Jason Woodward
- Full name: Jason Christopher Woodward
- Born: 17 May 1990 (age 35) Lower Hutt, New Zealand
- Height: 188 cm (6 ft 2 in)
- Weight: 100 kg (220 lb; 15 st 10 lb)
- School: St Patrick's College, Silverstream
- University: Hartpury College

Rugby union career
- Position(s): Full-back, Wing, Centre

Senior career
- Years: Team / Apps / (Points)
- 2009–2016: Wellington / 38 / (267)
- 2013–2014: Rebels / 26 / (210)
- 2015–2016: Hurricanes / 18 / (42)
- 2016–2017: Bristol / 17 / (91)
- 2017–2022: Gloucester / 55 / (80)
- 2022–2023: Sale Sharks / 2 / (0)
- Correct as of 12 February 2023

International career
- Years: Team / Apps / (Points)
- 2010: New Zealand U20 / 4 / (0)
- Correct as of 25 May 2019

= Jason Woodward =

NZ rugby union player

Jason Christopher Woodward (born 17 May 1990) is a New Zealand former rugby union player who played full-back.

==Early career==
Woodward played for the Upper Hutt Premier team, and was a regular in the Upper Hutt Leader. In 2010, Woodward made the New Zealand U20s and represented New Zealand at the 2010 IRB Junior World Championship in Argentina, helping the team to win the competition undefeated.

==Career==

===Wellington===
Woodward played his first provincial season with the Wellington Lions in 2011. On debut he scored all of Wellington Lions' three tries to beat Taranaki 23–5 in the 2011 season's opening game.

===Rebels===
Woodward joined the Melbourne Rebels following a strong 2012 ITM Cup campaign with the Wellington Lions. However an injury sustained pre-season delayed his debut until round six of the 2013 Super Rugby season. Woodward made his debut in an unfortunate 64–7 belting from the Sharks in Durban. He started at outside centre. Back in Australia for round eight in Perth, Woodward started on the right wing against the Western Force. He scored his first and second tries in Super Rugby and helped the Rebels win 30–23.

===Hurricanes===
June 2014, Woodward joined the Hurricanes after signing a two-year deal to return to his home franchise. The then 24-year-old returned to Wellington at the end of the 2014 Super Rugby competition ending a two-season stint with the Melbourne Rebels. Woodward's Super Rugby season would be soon over after he broke his ankle playing club rugby in Wellington. He suffered the injury when he was caught between two defenders while playing at centre for club side Upper Hutt against Oriental Rongotai at the Polo Ground in Miramar. Woodward had been used only sparingly by the Hurricanes throughout the 2015 season with just three appearances, but had been in good form since starting the opening two matches in South Africa against the Lions and Bulls. With Nehe Milner-Skudder and James Marshall also used at fullback, Woodward's only other appearance had been against his former team the Rebels at Westpac Stadium in round seven.

===Bristol Rugby===
On 12 September 2016 it was announced that Woodward had signed a two-year deal with Premiership Rugby club Bristol.

===Gloucester Rugby===
Following Bristol Rugby's relegation at the end of the 2016-17 Premiership season it was reported Woodward had a relegation clause in his contract, which was activated by Gloucester Rugby, where Woodward would link up with some of his former Hartpury College friends. In May 2017 Woodward was invited to a training camp with the senior England squad by coach Eddie Jones although he did not play against the Barbarians.
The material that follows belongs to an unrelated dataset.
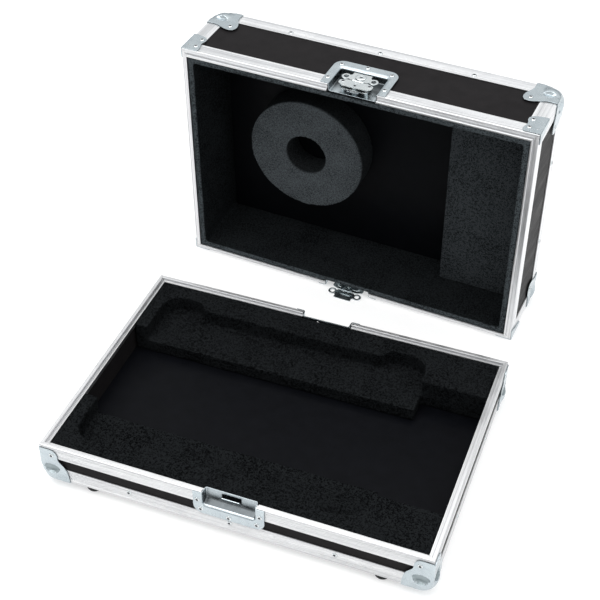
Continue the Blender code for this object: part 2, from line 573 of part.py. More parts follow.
# ---------------------------------------------------------------- latches
# In each latch a key turns on a pin square to the wall.  Its stem goes down
# through the cover plate and drives a flat hook towards the rim; a butterfly
# grip with two ring ears is hinged to the edge of the key's head plate.
FOLD_Y = 11.5                    # the grip's fold pin, from the key's axis
FOLD_D = 0.25                    # and its depth
EAR_X, EAR_Y = 20.0, 18.5        # centres of the ring ears, from the key's axis
HOOK_D = COVER_D + 1.8           # outer face of the hook plate
for side, sy, turned in (("front", -1, False), ("rear", 1, True)):
    # latch frame: x = u, y = away from the rim, z = outward from the wall
    zz = Vector((0, sy, 0))
    yy = Vector((0, 0, 1))
    xx = yy.cross(zz)
    base = Matrix((
        (xx.x, yy.x, zz.x, 0.0),
        (xx.y, yy.y, zz.y, sy * HD * MM),
        (xx.z, yy.z, zz.z, PIVOT_V * MM),
        (0, 0, 0, 1)))
    hook_frame = empty(f"{side}_hook_axis", lid, base)
    key_frame = empty(f"{side}_key_axis", lid, base @ Matrix.Rotation(math.pi if turned else 0.0, 4, 'Z'))
    grip_frame = empty(f"{side}_grip_axis", key_frame, Matrix.Translation((0, FOLD_Y * MM, -FOLD_D * MM)))

    # hook: a slotted plate lying in the recess, its nose towards the rim.
    # On the rear latch the key stands turned, so its hook stands out.
    out = HOOK_TRAVEL if turned else 0.0
    bm = bmesh.new()
    shape = rounded([(-9.0, 16.0, 2.0), (9.0, 16.0, 2.0), (9.0, -4.5, 1.5), (7.5, -8.6, 1.0), (-7.5, -8.6, 1.0),
                     (-9.0, -4.5, 1.5)], 2)
    bm_prism(bm, [(p, q - out) for p, q in shape], lambda p, q, t: (p, q, t), -HOOK_D - 1.8, -HOOK_D)
    hook = add_object(f"lid_{side}_latch_hook", bm, ZINC, hook_frame)
    bm = bmesh.new()
    slot = rounded([(-5.0, -5.0, 4.6), (-5.0, 13.2, 4.6), (5.0, 13.2, 4.6), (5.0, -5.0, 4.6)], 3)
    bm_prism(bm, [(p, q - out) for p, q in slot], lambda p, q, t: (p, q, t), -HOOK_D - 5.0, -HOOK_D + 3.0)
    boolean(hook, add_object(f"lid_{side}_latch_hook_slot", bm, None, hook_frame), 'DIFFERENCE')

    # pivot pin through the key: riveted to the dish in the front latch, and
    # a piece of its own in the rear one, because the lid swivels on it
    bm = bmesh.new()
    foot = -LATCH_FLOOR - 0.6 if side == "front" else -LATCH_FLOOR + CLEAR
    bm_lathe(bm, [(0, foot), (3.2, foot), (3.2, -8.9), (1.4, -8.9), (1.4, 1.2), (2.5, 1.2), (2.3, 1.5), (1.0, 1.65), (0, 1.65)],
             12, lambda x, y, z: (x, y, z))
    if side == "front":
        for v in bm.verts:
            v.co = xx * v.co.x + yy * (v.co.y + PIVOT_V) + zz * (v.co.z + HD)
        boolean(bpy.data.objects["lid_front_latch_dish"], add_object("lid_front_latch_pin", bm, None, lid), 'UNION')
    else:
        # the pin's own frame has its axis along +Y, inside to outside
        for v in bm.verts:
            v.co = Vector((-v.co.x, v.co.z + 5.0, v.co.y))
        round_off(add_object("lid_rear_latch_pin", bm, ZINC, pin_frame))

    # key: stem, winged head plate over the cover, knuckle with a pin at its edge
    bm = bmesh.new()
    bm_lathe(bm, [(0, -9.6), (4.4, -9.6), (4.4, 0.3), (0, 0.3)], 24, lambda x, y, z: (x, y, z))
    key = add_object(f"lid_{side}_latch_key", bm, ZINC, key_frame)
    round_off(key)
    bm = bmesh.new()
    wing = [(17.0, -5.0, 2.5), (24.5, 0.0, 3.0), (24.5, 6.6, 3.0), (18.5, 9.2, 1.5), (15.6, 10.5, 0.8), (8.6, 10.5, 0), (8.6, 9.2, 0)]
    head = rounded(wing + [(-x, y, r) for x, y, r in reversed(wing)], 3)
    bm_prism(bm, head, lambda x, y, z: (x, y, z), -0.45, 0.75)
    boolean(key, add_object(f"lid_{side}_latch_key_head", bm, None, key_frame), 'UNION')
    bm = bmesh.new()
    bm_box(bm, -4.0, 4.0, 6.0, FOLD_Y, -0.45, 0.85)
    boolean(key, add_object(f"lid_{side}_latch_key_tail", bm, None, key_frame), 'UNION')
    for suffix, radius, reach in (("_knuckle", 1.6, 4.1), ("_pin", 1.0, 7.6)):
        bm = bmesh.new()
        bm_lathe(bm, [(0, -reach), (radius, -reach), (radius, reach), (0, reach)], 12,
                 lambda x, y, z: (z, FOLD_Y + x, -FOLD_D + y))
        boolean(key, add_object(f"lid_{side}_latch_key{suffix}", bm, None, key_frame), 'UNION')
    bm = bmesh.new()
    bm_lathe(bm, [(0, -13.0), (3.6, -13.0), (3.6, -8.6), (1.75, -8.6), (1.75, 3.0), (0, 3.0)], 12,
             lambda x, y, z: (x, y, z))
    boolean(key, add_object(f"lid_{side}_latch_key_bore", bm, None, key_frame), 'DIFFERENCE')

    # grip: butterfly plate with two ring ears, hung on the key's fold pin
    bm = bmesh.new()
    ex, ey = EAR_X, EAR_Y - FOLD_Y
    half = [(7.8, 0.0), (7.8, 1.0), (12.5, 1.0), (16.0, 4.0), (16.0, 12.0), (13.5, 14.0), (13.5, 19.0), (13.0, 19.5)]
    plate = half + [(-p, q) for p, q in reversed(half)] + [(-4.4, 0.0), (-4.4, 3.4), (4.4, 3.4), (4.4, 0.0)]
    bm_prism(bm, plate, lambda p, q, t: (p, q, t), -0.6, 0.6)
    grip = add_object(f"lid_{side}_latch_grip", bm, ZINC, grip_frame)
    bm = bmesh.new()
    for s in (-1, 1):
        bm_lathe(bm, [(0, -0.75), (6.3, -0.75), (6.6, -0.45), (6.6, 0.45), (6.3, 0.75), (0, 0.75)], 18,
                 lambda x, y, z: (s * ex + x, ey + y, z))
    boolean(grip, add_object(f"lid_{side}_latch_grip_ears", bm, None, grip_frame), 'UNION')
    bm = bmesh.new()
    for s in (-1, 1):
        bm_lathe(bm, [(0, 4.4), (1.8, 4.4), (1.8, 7.9), (0, 7.9)], 12, lambda x, y, z: (s * z, x, y))
    boolean(grip, add_object(f"lid_{side}_latch_grip_lugs", bm, None, grip_frame), 'UNION')
    bm = bmesh.new()
    for s in (-1, 1):
        bm_lathe(bm, [(0, -4), (3.6, -4), (3.6, 4), (0, 4)], 14, lambda x, y, z: (s * ex + x, ey + y, z))
    bm_lathe(bm, [(0, -9.0), (1.3, -9.0), (1.3, 9.0), (0, 9.0)], 12, lambda x, y, z: (z, x, y))
    boolean(grip, add_object(f"lid_{side}_latch_grip_holes", bm, None, grip_frame), 'DIFFERENCE')

# ---------------------------------------------------------------- tray foam
FX = HW - RAIL_W - CLEAR          # inside of the rim rails
FY = HD - RAIL_W - CLEAR
CAV_L, CAV_R = -231.0, 160.0      # the player's space between the foams


def tray_foam(name, sy, ledge_y, strip_y, block_y, parent):
    """Two-level foam: cut-out upper level, full lower level under a ledge."""
    # upper level, seen from above, with a round lobe at each end of the cut
    top = [(-FX, FY, 0), (-FX, strip_y, 0), (CAV_L, strip_y, 3.0), (CAV_L, 148.0, 25.0), (-175.0, 148.0, 20.0),
           (-171.0, 132.5, 6.0), (95.0, 132.5, 6.0), (104.0, 148.5, 12.0), (157.0, 148.5, 26.0), (CAV_R, block_y, 2.0),
           (FX, block_y, 0), (FX, FY, 0)]
    bm = bmesh.new()
    bm_prism(bm, [(x, sy * y) for x, y in rounded(top, 5)], lambda x, y, z: (x, y, z), -FLOOR_TOP + CLEAR, -FOAM_TOP)
    ob = add_object(name, bm, FOAM_BLACK, parent)
    bm = bmesh.new()
    y0, y1 = sorted((sy * ledge_y, sy * (FY - 4.0)))
    bm_box(bm, CAV_L - 9.0, CAV_R + 0.8, y0, y1, -FLOOR_TOP + CLEAR - 0.05, -LEDGE)
    boolean(ob, add_object(name + "_ledge", bm, None, parent), 'UNION')
    # room behind the keeper dish
    bm = bmesh.new()
    y0, y1 = sorted((sy * (HD - KEEPER_FLOOR - SHEET - 0.6), sy * (HD + 5)))
    bm_box(bm, -DISH_HALF - 2.4, DISH_HALF + 2.4, y0, y1, -KEEPER_DEEP - 2.4, 5.0)
    boolean(ob, add_object(name + "_relief", bm, None, parent), 'DIFFERENCE')
    return ob


tray_foam("tray_rear_foam", 1, 71.5, 71.5, 104.5, tray)
tray_foam("tray_front_foam", -1, 79.5, 75.0, 105.0, tray)

# ---------------------------------------------------------------- lid foam
lx0, ly0 = HW - LINING_OUT, HD - LINING_OUT
bm = bmesh.new()
bm_box(bm, -lx0, lx0, -ly0, ly0, -3.2, LID_INSIDE - CLEAR)
ob = add_object("lid_foam_lining", bm, FOAM_GREY, lid)
bm = bmesh.new()
bm_box(bm, -lx0 + LINING, lx0 - LINING, -ly0 + LINING, ly0 - LINING, -10, LID_BODY + 10)
boolean(ob, add_object("lid_foam_lining_opening", bm, None, lid), 'DIFFERENCE')
bm = bmesh.new()
for sy in (-1, 1):
    y0, y1 = sorted((sy * (HD - LATCH_FLOOR - SHEET - 0.6), sy * (HD + 5)))
    bm_box(bm, -DISH_HALF - 2.4, DISH_HALF + 2.4, y0, y1, -5.0, LATCH_DEEP + 2.4)
boolean(ob, add_object("lid_foam_lining_relief", bm, None, lid), 'DIFFERENCE')

bm = bmesh.new()
z1 = LID_INSIDE - CLEAR
z0 = z1 - RING_T
bm_lathe(bm, [(RING_HOLE, z0), (RING_R, z0), (RING_R, z1), (RING_HOLE, z1), (RING_HOLE, z0)], 48,
         lambda x, y, z: (RING_X + x, RING_Y + y, z))
bmesh.ops.remove_doubles(bm, verts=bm.verts, dist=1e-4)
ob = add_object("lid_foam_ring", bm, FOAM_GREY, lid)
round_off(ob)

bm = bmesh.new()
bm_box(bm, BLOCK_X, lx0 - LINING - CLEAR, -ly0 + LINING + CLEAR, ly0 - LINING - CLEAR, z1 - BLOCK_T, z1)
add_object("lid_foam_block", bm, FOAM_GREY, lid)
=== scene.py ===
import json
import math

import bmesh
import bpy
import numpy as np
from mathutils import Matrix, Vector, noise

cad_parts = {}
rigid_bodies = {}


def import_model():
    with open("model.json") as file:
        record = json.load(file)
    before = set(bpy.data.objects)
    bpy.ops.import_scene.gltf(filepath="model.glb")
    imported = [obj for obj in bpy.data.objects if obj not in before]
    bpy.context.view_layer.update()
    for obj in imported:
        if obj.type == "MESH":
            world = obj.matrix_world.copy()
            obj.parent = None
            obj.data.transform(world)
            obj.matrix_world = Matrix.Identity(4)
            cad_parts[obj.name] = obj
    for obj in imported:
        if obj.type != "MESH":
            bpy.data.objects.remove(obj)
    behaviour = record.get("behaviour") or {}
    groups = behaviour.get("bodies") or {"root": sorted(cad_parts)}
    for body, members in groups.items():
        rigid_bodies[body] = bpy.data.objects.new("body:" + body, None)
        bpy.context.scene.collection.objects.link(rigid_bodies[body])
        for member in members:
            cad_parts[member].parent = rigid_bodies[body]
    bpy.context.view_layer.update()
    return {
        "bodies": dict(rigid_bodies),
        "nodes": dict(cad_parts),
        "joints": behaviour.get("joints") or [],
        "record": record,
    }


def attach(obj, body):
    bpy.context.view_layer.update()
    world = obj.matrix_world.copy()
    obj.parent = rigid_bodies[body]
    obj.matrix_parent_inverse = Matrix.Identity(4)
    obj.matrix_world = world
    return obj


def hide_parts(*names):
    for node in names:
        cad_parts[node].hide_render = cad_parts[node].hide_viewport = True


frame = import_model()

MM = 0.001

# ------------------------------------------------------------ case dimensions
HW, HD = 260.0, 180.0
TRAY_BODY, LID_BODY = 58.5, 117.0
RIM_Z = 69.5
SHIFT = Vector((7.541, -136.609, 0.0))
LID_YAW, LID_LEAN = math.radians(-4.176), math.radians(1.511)
CLEAR, PLATE, SHEET = 0.3, 1.3, 1.2
DISH_GAP, DISH_HALF, DISH_FLANGE = 36.2, 34.5, 47.3
PIVOT_V = 10.0

# each shell's own frame: x right, y back, z from its rim plane (closed sense)
TRAY = Matrix.Translation((SHIFT + Vector((0, 0, RIM_Z)))) @ Matrix.Identity(4)
LID = (Matrix.Translation(SHIFT) @ Matrix.Translation((-17.9, 318.8, 1.83)) @ Matrix.Rotation(LID_YAW, 4, 'Z')
       @ Matrix.Rotation(LID_LEAN, 4, 'X') @ Matrix.Translation((0, 0, HD)) @ Matrix.Rotation(math.radians(-90), 4, 'X'))
SHELL = {"tray": (TRAY, -1, TRAY_BODY), "lid": (LID, 1, LID_BODY)}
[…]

In his first season at the club Woodward started in the 2017–18 European Rugby Challenge Cup final which saw Gloucester defeated by Cardiff Blues to finish runners up. He was included in the England squad for their 2018 tour of South Africa although ultimately did not make an appearance.

===Sale Sharks===
After his release from Gloucester, Woodward signed for Premiership rivals Sale Sharks for the 2022–23 season. His last appearance for the club saw him start in their 2022–23 Premiership Rugby Cup semi-final defeat against Exeter Chiefs. In May 2023 it was announced that Woodward had left Sale.

==Personal life==
Woodward's father Glen was a loose forward for Hutt Old Boys in the 1980s before arthritis cut his career short, while brothers Aidan and Jared are both making names for themselves with the Upper Hutt Rams. He spent two years in England on exchange at Hartpury College, however he left early to further his rugby career in New Zealand and therefore has no formal qualifications, unlike his sister who is a former New Zealand Fencing Champion and is University educated. He also studied to become a commercial helicopter pilot. In his spare time he enjoys driving monster trucks.